## TASK DESCRIPTION
Scan the material below for the string "frame", and copy every line where it shows up.

══════

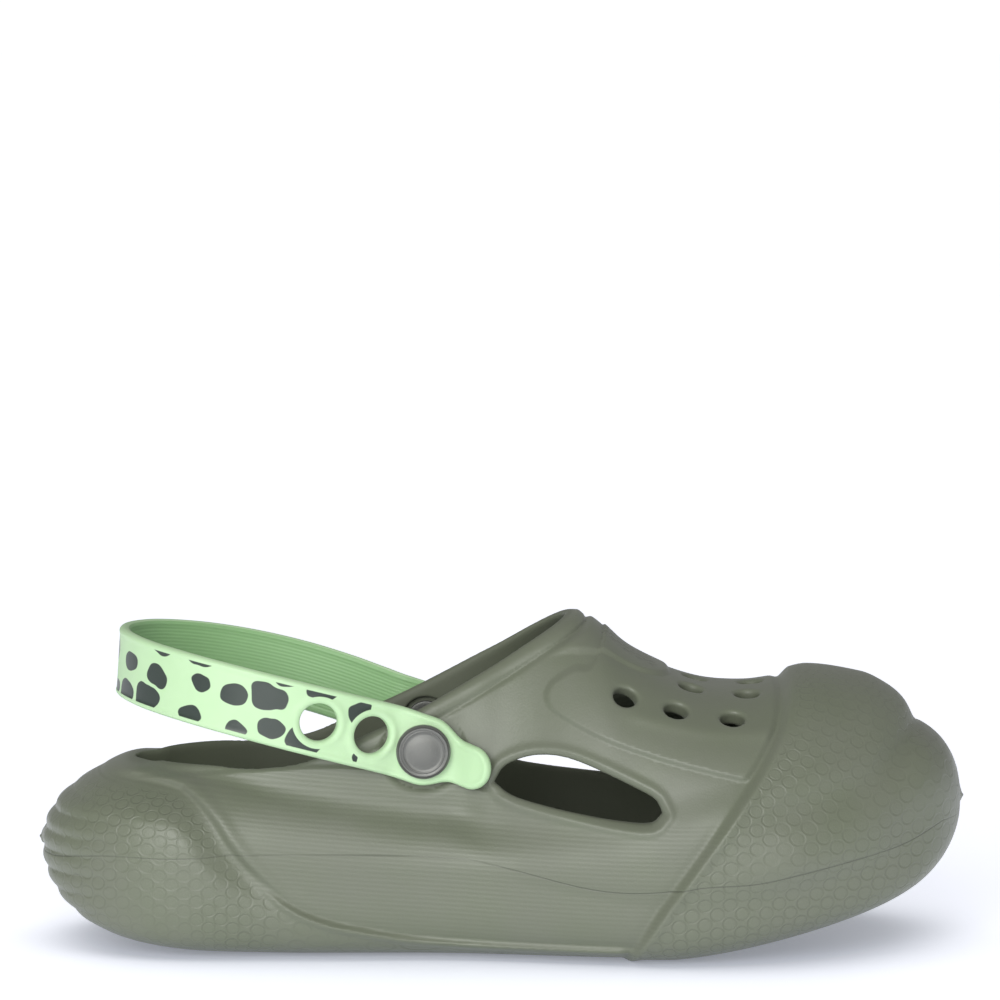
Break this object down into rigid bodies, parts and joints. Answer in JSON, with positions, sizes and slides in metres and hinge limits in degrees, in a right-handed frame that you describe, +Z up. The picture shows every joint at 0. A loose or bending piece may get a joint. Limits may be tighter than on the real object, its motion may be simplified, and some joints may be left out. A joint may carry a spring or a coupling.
{
  "type": "garden clog",
  "caption": "Child's right-foot slip-on garden clog of moulded foam with a loose insole and a spotted rubber heel strap that swings on two snap rivets",
  "frame": {"origin": "on the ground under the middle of the clog's bounding box", "axes": "+X to the toe, +Y to the inner side of the foot, +Z up"},
  "size_m": [0.24, 0.0968, 0.0871],
  "materials": {
    "foam": "satin olive foam",
    "insole": "matt charcoal foam",
    "strap": "satin light green rubber with dark spots",
    "rivet": "satin grey plastic"
  },
  "bodies": {
    "shell": {"clog_body": "foam", "insole": "insole"},
    "strap": {"heel_strap": "strap"},
    "rivet_outer": {"rivet_stud_outer": "rivet", "rivet_socket_outer": "rivet"},
    "rivet_inner": {"rivet_stud_inner": "rivet", "rivet_socket_inner": "rivet"}
  },
  "joints": [
    {"name": "strap_swing", "type": "hinge", "parent": "shell", "child": "strap", "pos_m": [-0.02, 0, 0.054], "axis": [0, 1, 0], "range_deg": [-10, 130]},
    {"name": "rivet_outer_spin", "type": "hinge", "parent": "shell", "child": "rivet_outer", "pos_m": [-0.02, -0.0277, 0.054], "axis": [0, 1, 0], "continuous": true},
    {"name": "rivet_inner_spin", "type": "hinge", "parent": "shell", "child": "rivet_inner", "pos_m": [-0.02, 0.0269, 0.054], "axis": [0, 1, 0], "continuous": true}
  ]
}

══════

## FINISHED TASK
Break this object down into rigid bodies, parts and joints. Answer in JSON, with positions, sizes and slides in metres and hinge limits in degrees, in a right-handed frame that you describe, +Z up. The picture shows every joint at 0. A loose or bending piece may get a joint. Limits may be tighter than on the real object, its motion may be simplified, and some joints may be left out. A joint may carry a spring or a coupling.
  "frame": {"origin": "on the ground under the middle of the clog's bounding box", "axes": "+X to the toe, +Y to the inner side of the foot, +Z up"},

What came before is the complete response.